Closed malcook closed 2 years ago
Additionally, can you please advise how Genrich handles experimental pileup values of zero, given that log normal distribution is not defined at zero?
Thanks for the questions. As you noted, the current calculation of σ is a function of μ, and therefore it varies from position to position in the genome as the control/background pileup value changes. This was derived by analyzing pileup value distributions from multiple control samples.

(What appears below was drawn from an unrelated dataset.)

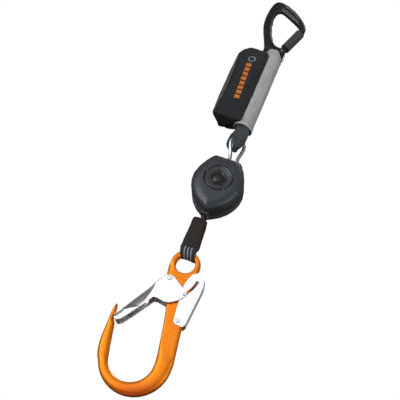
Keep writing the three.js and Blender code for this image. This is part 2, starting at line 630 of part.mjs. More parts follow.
function hookGate() {
  const outline = [[-10.6, -583.5], [-28.8, -613], [-45.6, -644.3], [-51, -660.5],
    [-56.2, -668.6], [-56, -673.5], [-50.5, -677], [-44, -672.6], [-33.7, -656.8],
    [-14.6, -624.6], [-9, -623.6], [2.8, -625.8], [11, -624], [20.5, -617.6], [26.9, -609.9],
    [30.4, -603], [29.4, -599], [25, -596.6], [16, -592.4], [1, -583.2], [-4.7, -581.4]];
  const holes = [circle(...GATE_PIVOT, 3.1, 20), circle(...GATE_TAIL, 2.3, 20)];
  const front = plate(outline, -GATE_Y[1], -GATE_Y[0], holes);
  const rear = plate(outline, GATE_Y[0], GATE_Y[1], holes);
  const web = plate([[-20.6, -599.6], [-28.8, -613], [-45.6, -644.3], [-51, -660.5],
    [-56.2, -668.6], [-56, -673.5], [-50.5, -677], [-46.5, -674.4], [-47.4, -672.8],
    [-50.7, -675], [-54.4, -672.6], [-54.6, -669], [-49.7, -661.2], [-44.2, -645],
    [-27.4, -613.7], [-19.4, -600.4]], -GATE_Y[1], GATE_Y[1]);
  return union(front, rear, web);
}

// Path of the gate's tail stud seen from the lever, as both turn together.
function leverSlot() {
  const points = [];
  for (let i = -2; i <= 14; i += 1) {
    const gate = deg((GATE_OPEN * i) / 12);
    const lever = -gate * LEVER_RATIO;
    const dx = GATE_TAIL[0] - GATE_PIVOT[0];
    const dz = GATE_TAIL[1] - GATE_PIVOT[1];
    const x = GATE_PIVOT[0] + dx * Math.cos(gate) - dz * Math.sin(gate) - LEVER_PIVOT[0];
    const z = GATE_PIVOT[1] + dx * Math.sin(gate) + dz * Math.cos(gate) - LEVER_PIVOT[1];
    points.push([LEVER_PIVOT[0] + x * Math.cos(lever) - z * Math.sin(lever),
      LEVER_PIVOT[1] + x * Math.sin(lever) + z * Math.cos(lever)]);
  }
  return points;
}

function lockLever() {
  const outline = [[22.4, -612], [20.4, -600], [19.6, -590], [21.2, -578.9], [24.9, -569.4],
    [31.7, -564.3], [40.2, -565], [45.4, -571.2], [47.8, -583], [47.6, -596], [45.6, -646],
    [43.4, -651], [32.6, -650.6], [27.8, -648], [25.2, -634.6]];
  const holes = [circle(...LEVER_PIVOT, 2.4, 20)];
  const front = plate(outline, -LEVER_Y[1], -LEVER_Y[0], holes);
  const rear = plate(outline, LEVER_Y[0], LEVER_Y[1], holes);
  const web = plate([[44, -569.5], [45.4, -571.2], [47.8, -583], [47.6, -596], [45.6, -646],
    [44.1, -646], [46.1, -596], [46.3, -583.4], [43, -571]].reverse(), -LEVER_Y[1], LEVER_Y[1]);
  const slot = strip(leverSlot(), 4.6, -20, 20);
  return cut(union(front, rear, web), slot);
}

function tailStud(side) {
  const [x, z] = GATE_TAIL;
  const y = (value) => side * value;
  const body = rod([x, y(7.3), z], [x, y(10.9), z], 1.9, 20);
  const head = rod([x, y(10.7), z], [x, y(11.5), z], 3, 20);
  return union(body, head);
}

function rivet([x, z], r, reach, headR, headT) {
  const shank = rod([x, -reach, z], [x, reach, z], r, 24);
  const heads = [-1, 1].map((s) =>
    rod([x, s * reach, z], [x, s * (reach + headT), z], headR, 24));
  return union(shank, ...heads);
}

// Torsion spring lying in the space between the hook's flank and the gate plate.
function pivotSpring([x, z], y, r, from, to, armA, armB) {
  const coil = arc(x, z, r, from, to, 12).map(([a, b]) => [a, y, b]);
  const points = [[armA[0], y, armA[1]], ...coil, [armB[0], y, armB[1]]];
  return wire(points, 0.5, 32, 6, 0.3);
}

add('hook_body', hookBody(), 'orange');
add('hook_gate', hookGate(), 'brightSteel');
add('hook_gate_rivet', rivet(GATE_PIVOT, 3, 10.7, 4.1, 0.9), 'steel');
add('hook_gate_spring', pivotSpring(GATE_PIVOT, 8, 4.6, 300, 40,
  [0.2, -598], [3.6, -581.6]), 'steel');
add('gate_tail_stud_front', tailStud(-1), 'steel');
add('gate_tail_stud_rear', tailStud(1), 'steel');
add('lock_lever', lockLever(), 'brightSteel');
add('lock_lever_rivet', rivet(LEVER_PIVOT, 2.3, 9.0, 3.4, 0.8), 'steel');
add('lock_lever_spring', wire([[41.7, 0, -641], [40.5, 0, -630], [41.3, 0, -617]], 0.45, 12, 6),
  'steel');

export default group;
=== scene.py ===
"""Looks of a compact self retracting lifeline: carabiner, energy absorber, housing, lifeline and hook.

Shapes are worked out in millimetres in the load-line frame (X right, Z up, -Y to the viewer, load line
x = 0) and turned into metres in the row frame by at().
"""
import math

import bmesh
import bpy
import numpy as np
from mathutils import Matrix, Vector, noise


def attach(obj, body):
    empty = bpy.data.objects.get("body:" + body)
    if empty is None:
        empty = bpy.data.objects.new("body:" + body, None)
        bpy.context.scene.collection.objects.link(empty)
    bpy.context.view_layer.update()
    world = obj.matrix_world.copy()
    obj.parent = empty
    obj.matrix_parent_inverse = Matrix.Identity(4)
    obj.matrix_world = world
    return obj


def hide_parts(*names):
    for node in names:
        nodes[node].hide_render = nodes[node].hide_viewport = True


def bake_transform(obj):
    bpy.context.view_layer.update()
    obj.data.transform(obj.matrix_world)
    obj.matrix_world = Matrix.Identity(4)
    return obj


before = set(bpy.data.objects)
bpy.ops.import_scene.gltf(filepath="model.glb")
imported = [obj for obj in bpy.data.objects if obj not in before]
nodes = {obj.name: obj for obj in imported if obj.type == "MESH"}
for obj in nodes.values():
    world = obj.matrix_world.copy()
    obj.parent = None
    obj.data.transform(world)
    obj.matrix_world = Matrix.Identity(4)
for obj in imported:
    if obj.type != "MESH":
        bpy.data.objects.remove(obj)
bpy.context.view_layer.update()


# ---- Frame
MM = 0.001
ORIGIN = np.array([-32.5, 0.0, -11.2])    # the row origin, at the carabiner's bearing point
LEAN = math.radians(1.6)                  # the absorber hangs this far off the load line
LEAN_AT = (-9.7, -115.0)


def at(x, y, z):
    """A load-line point in millimetres, as a row-frame point in metres."""
    return Vector(((x - ORIGIN[0]) * MM, y * MM, (z - ORIGIN[2]) * MM))


def lean(p, angle=LEAN):
    """Turns an absorber point about its hanging point, so that its foot moves to the right."""
    x, y, z = p
    dx, dz = x - LEAN_AT[0], z - LEAN_AT[1]
    c, s = math.cos(angle), math.sin(angle)
    return (LEAN_AT[0] + dx * c - dz * s, y, LEAN_AT[1] + dx * s + dz * c)


def add_object(name, data):
    obj = bpy.data.objects.new(name, data)
    bpy.context.scene.collection.objects.link(obj)
    return obj


# ---- Camera and light
CAM_AT = Vector((0.2664, -0.9849, -0.9449))
CAM_TO = Vector((0.0155, 0.0, -0.4306))
CAM_ROLL = math.radians(25.69)
LENS, SENSOR = 64.0, 36.0
FLOOR_Z, FLOOR_R = -2.56, 3.2
MIDDLE = Vector((0.02, 0.0, -0.40))       # where every light points
LIGHTS = (                                # name, place, width, height, power
    ("key", (-0.95, -1.45, -0.45), 0.8, 0.8, 15.5), ("card", (-0.36, -1.40, 0.02), 0.8, 0.8, 1.9),
    ("fill", (1.35, -1.0, -0.75), 0.6, 1.2, 9), ("rim", (0.0, 1.2, 1.15), 0.9, 0.9, 14),
    ("crown", (0.3, -0.3, 1.2), 0.7, 0.7, 6), ("under", (0.1, -0.5, -1.7), 0.8, 0.8, 1.8))
SKY = ((0.0, 0.10), (0.34, 0.14), (0.50, 0.34), (0.62, 0.62), (0.74, 0.30), (1.0, 0.16))   # height, grey
SKY_BLUE, SKY_STRENGTH = 1.01, 0.55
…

It seems that you are suggesting using a single fixed value for σ, but this is inconsistent with what I have observed.
Experimental pileup values of 0 lead to p-values of 1. By definition, if there are no reads, there cannot be any enrichment.
However, since my example is of ATAC-seq, there is no control and therefore μ does not vary by position (being the global background) and so neither does σ vary by position.
Right?
Yes, if there is no control, the "control/background pileup value" is just the background pileup value.
p-value calculation documents that Genrich uses a heuristic to estimate σ.
Genrich could potentially compute an empirical sample σ from the data at hand.
Could this potentially be made a new Genrich option? (e.g.
-S compute p-values using sample σ rather than a function of μ (takes longer)
)FWIW: I have an example where the heuristic evaluates to 1.665195 which overestimates the empirical sample σ of 1.185541.
On a similar note, might it make sense, after deriving μ and σ (by either current or proposed method) to further exclude from consideration loci where all sample's pileup value fail to exceed some user-supplied threshold? This might dramatically alter the adjusted p-values. Or might such be considered 'p-hacking'?